Comment: ichizok made a PR, multiple people commentented, which lead to ichizok altering the PR, commenting and altering happened multiple times and finally Bram committed the PR.

Rejected pull requests:

Pull request 9:
PR number: 3929
PR name: Fix: can add the new value to “a:” dict
Proposer: ichizok
Accepted or rejected: rejected
Comment: ichizok made a PR, multiple people, including Bram, had a discussion on whether it was a good idea to commit it.

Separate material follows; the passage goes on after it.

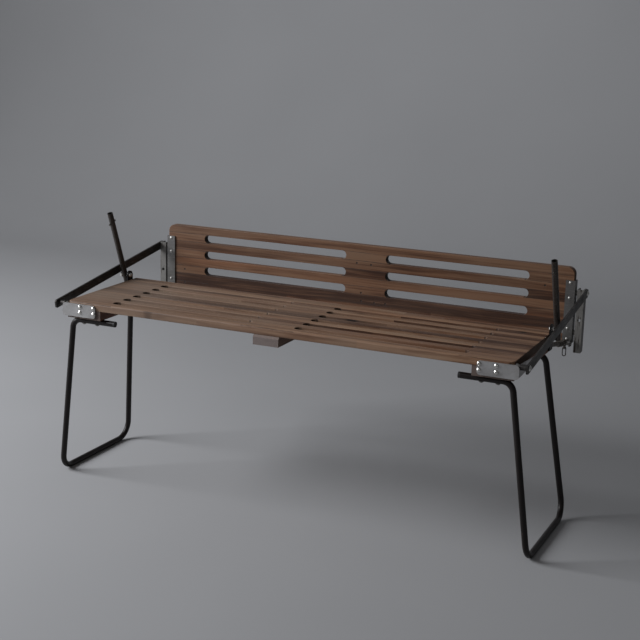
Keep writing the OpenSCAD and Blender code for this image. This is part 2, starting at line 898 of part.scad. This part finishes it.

They decided it was not a good idea and so it was not committed.

PUll request 10:
PR number: 3946
PR name: Change ‘termwintype’ default to “winpty”
Proposer: h-east
Accepted or rejected: rejected
Comment: h-east made a PR. Someone did not agree with this solution to the problem and proposed another solution. h-east agreed the other solution is better and closed his own PR.

Pull request 11:
PR number: 3919
PR name: define RESTRICT
Proposer: mattn
Accepted or rejected: rejected
Comment: mattn made a PR, mgedmin commented that the PR was pointless and gave a reason. mattn closed the PR.

Pull request 12:
PR number: 3867
PR name: Do away with create_cmdidxs.vim and automatically update ex_cmdidxs.h
Proposer: rbtnn
Accepted or rejected: rejected
Comment: rbtnn made a PR, Bram commented that the situation was very rare and the PR would not lead to a lot more convenience. rbtnn agreed and closed the PR.

Pull request 13:
PR number: 3816
PR name: Add :vsb[uffer]
Proposer: bobrippling
Accepted or rejected: rejected
Comment: bobrippling made a PR, someone commented that the problem he had was solved by a plugin and thus bobrippling closed the PR.